Pochi giorni fa sono andata, per esempio, a comprare il mio fondotinta per l’inverno: la tonalità più chiara per l’incarnato roseo, quello che corrisponde perfettamente alla tinta carne, per intenderci.

Aveva uno strano bollino fucsia, mentre per gli altri colori il bollino era rosso. ‘Ci saranno ancora i saldi’ ho pensato. Infatti, in cassa la commessa mi dice che, al prezzo di uno, posso prenderne 3! Wow!

Sono tornata a casa con una scorta di fondotinta per tre inverni, ma un dubbio mi tormenta: se la mia tonalità di make-up corrisponde perfettamente alla Tinta Carne per eccellenza, quella riconosciuta anche dal dizionario, allora perché è in svendita al 70% di sconto, come si fa di solito con i prodotti meno venduti? Non sarà, forse, che questa definizione di Color Carne è un po’ troppo sovranista?

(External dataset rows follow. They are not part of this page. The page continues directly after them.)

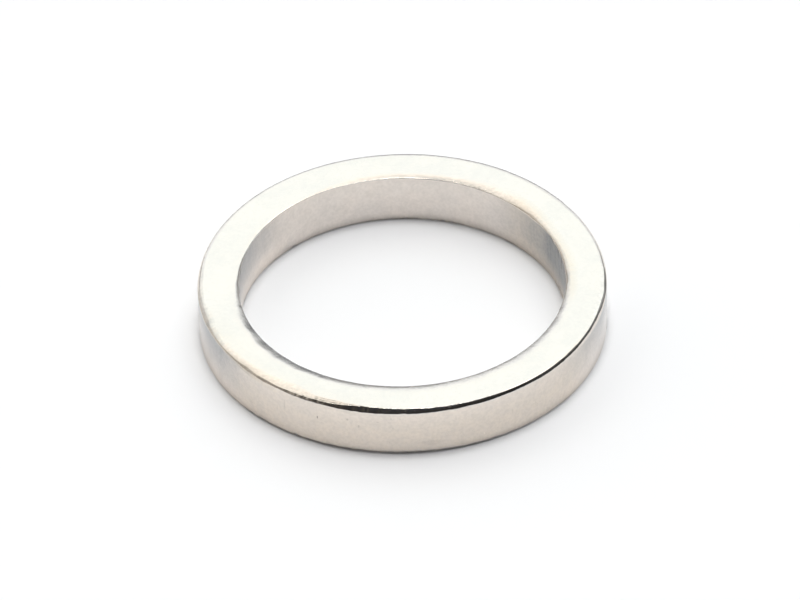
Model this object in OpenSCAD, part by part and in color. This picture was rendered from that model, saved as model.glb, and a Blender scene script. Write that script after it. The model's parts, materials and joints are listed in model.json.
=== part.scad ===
// Ring magnet: one sintered, nickel-plated ring with a rectangular section
// and tumbled edges. It lies flat, with the origin at the centre of its lower
// face and +Z along the ring's axis. Millimetres.

/* [Ring] */
// Outside diameter of the ring
outer_d = 30; // [28:0.5:60]
// Diameter of the bore
bore_d = 24; // [8:0.5:24]
// Thickness of the ring along its axis
thickness = 4; // [2:0.25:12]

/* [Edges] */
// Radius of the two rounded outer edges
outer_edge_r = 0.3; // [0.1:0.05:0.8]
// Radius of the two rounded bore edges
bore_edge_r = 0.2; // [0.1:0.05:0.8]

/* [Hidden] */
$fn = 96;
outer_r = outer_d / 2;
bore_r = bore_d / 2;

// quarter disc that rounds one corner: [cx, cy] is the centre of the
// rounding, and sx, sy are the signs of the direction the corner points in
module corner(cx, cy, r, sx, sy) {
    intersection() {
        translate([cx, cy]) circle(r = r);
        translate([sx > 0 ? cx : cx - r, sy > 0 ? cy : cy - r]) square([r, r]);
    }
}

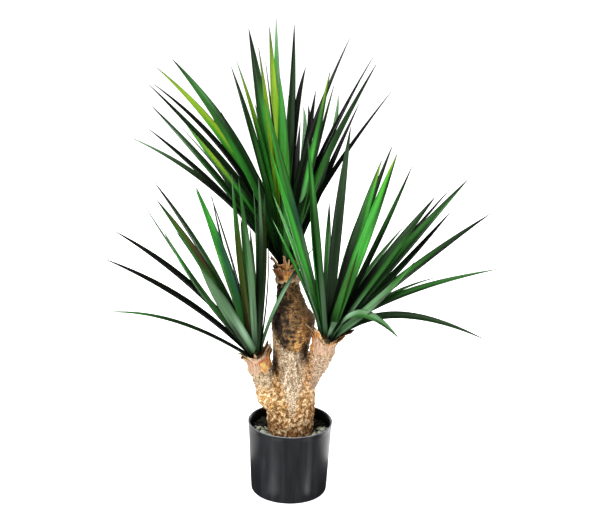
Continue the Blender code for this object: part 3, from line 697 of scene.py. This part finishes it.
def pot_profile():
    """Points (radius, height) from the middle of the bottom, up outside, over the lip and down inside."""
    band = POT_HEIGHT - RIM_DROP
    lip = POT_HEIGHT - LIP_ROUND
    inside = POT_TOP_RADIUS - POT_WALL
    profile = [(0, 0), (POT_BOTTOM_RADIUS - POT_FOOT_RING, 0)]
    profile += rounded((POT_BOTTOM_RADIUS - POT_FOOT_ROUND, POT_FOOT_ROUND), POT_FOOT_ROUND, -90, 0, 8)
    profile += [(pot_radius(z), z) for z in OUTER_RINGS + (band - BEAD_START,)]
    profile += [(pot_radius(band) + 0.5 * RIM_BEAD, band - BEAD_MIDDLE)]
    profile += [(pot_radius(band) + RIM_BEAD, band + BEAD_END)]
    profile += [(POT_TOP_RADIUS, lip - LIP_EDGE)]
    profile += rounded((POT_TOP_RADIUS - LIP_ROUND, lip), LIP_ROUND, 0, 90, 4)
    profile += rounded((inside + LIP_ROUND, lip), LIP_ROUND, 90, 180, 4)
    profile += [(pot_radius(z) - POT_WALL, z) for z in (lip - LIP_EDGE,) + INNER_RINGS + (POT_FLOOR,)]
    return profile + [(0, POT_FLOOR)]


def pot_shade(r, z):
    """Colour of the pot at a point of its profile: a painted highlight on the lip, painted shade inside.
    """
    if z >= POT_HEIGHT - LIP_ROUND:
        return POT_SHADES["lip"]
    if z > POT_FLOOR - INNER_MARGIN and r < pot_radius(z) - INNER_MARGIN:
        return POT_SHADES["inside"]
    return POT_SHADES["outside"]


def make_pot():
    """The pot: its profile turned round its axis."""
    verts, tints = [], []
    profile = pot_profile()
    for r, z in profile:
        verts += circle(Vector((0, 0, z)), max(r, AXIS_RADIUS), POT_SIDES)
        tints += [linear(pot_shade(r, z))] * POT_SIDES
    faces = tube_faces(len(profile), POT_SIDES)
    make_piece("pot", verts, faces, polypropylene(), ["pot"], tints)


# Soil
def soil_height(x, y):
    """Height of the soil's uneven surface: broad humps with clods on them."""
    humps = noise.noise(Vector((x, y, 0)) / SOIL_HUMPS)
    clods = noise.noise(Vector((x, y, 9)) / SOIL_CLODS)
    return SOIL_LEVEL + SOIL_RELIEF * (humps + 0.35 * clods)


def make_soil():
    """The soil: a plug that fills the pot up to its uneven surface, with a socket for the trunk."""
    outer = pot_radius(SOIL_LEVEL) - POT_WALL - SOIL_GAP
    inner = FOOT_RADIUS - SOCKET_INSET
    foot = pot_radius(POT_FLOOR) - POT_WALL - SOIL_FOOT_GAP
    rings = [circle(Vector((0, 0, POT_FLOOR + 1)), foot, SOIL_SIDES)]
    for k in range(SOIL_STEPS + 1):
        ring = circle(Vector((0, 0, 0)), outer + (inner - outer) * k / SOIL_STEPS, SOIL_SIDES)
        rings.append([Vector((p.x, p.y, soil_height(p.x, p.y))) for p in ring])
    rings.append(circle(Vector((0, 0, SOIL_LEVEL - SOCKET_DEPTH)), inner, SOIL_SIDES))
    verts = [p for ring in rings for p in ring]
    make_piece("soil", verts, closed_tube(len(rings), SOIL_SIDES), peat(), ["soil"])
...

E comunque a 20 anni avevo i capelli blu

“Color carne: di colore rosa pallido, simile a quello della carne umana.”

Si legge su Treccani.

Ma che vuol dire? Io all’asilo disegnavo tutti con i capelli marroni perché in famiglia eravamo tutti castani, ma sul vocabolario non esiste il Color Capello, perché non ne esiste soltanto uno! Anzi, ogni giorno il mio parrucchiere propone sfumature diverse, allora perché il color carne deve essere unico?

Il rischio è che basti un colpo di spatola su una tela o un colpo di spugnetta sulla mia couperose per nascondere tutte le bellissime tonalità delle nostre carnagioni. Ma non sono proprio le diversità a renderci unicə e speciali?

Confesso l’utilità, tecnicamente parlando, di avere una tinta carne che sia da base per ottenere le varie tonalità di colore della pelle, ma non le si può trovare un nome diverso? Un nome un po’ meno assolutista?

Volto di bimba, la Meraviglia, 2014, acrilico su Sole24ore

Era il garzone a realizzare le tinte a Michelangelo

Anche Michelangelo, per realizzare la Cappella Sistina, non comprava dallo speziale il color carne, ma una serie di pigmenti che il garzone avrebbe poi mescolato per ottenere una tinta simile al colore della pelle e che, stesa sul verdicchio, avrebbe dato vita a meravigliose ombre e luci.

Possiamo, quindi, annoverare il titolo di Tinta Carne tra le invenzioni del marketing? Esattamente come è successo alla spartizione rosa per bambine e celeste per maschietti, possiamo iniziare a rendere certe definizioni desuete e superate?

Se lo sta chiedendo il progetto colorcarne.it con il claim “Cambiamo colore al color carne, da rosa a tutti i colori dell’umanità.” Non vende nulla, ma dona tanto. Regala la possibilità di ampliare gli orizzonti, cancellare l’omologazione e rendere più inclusivo ogni prodotto, pensiero ed etichetta.

Basta visitare il loro sito per scoprire il colorimetro delle gradazioni del mondo, ma anche i brand che hanno riconosciuto questa esigenza ampliando la produzione e capire che, spesso, basta davvero un attimo per cambiare il senso delle cose. Pure quello dei colori.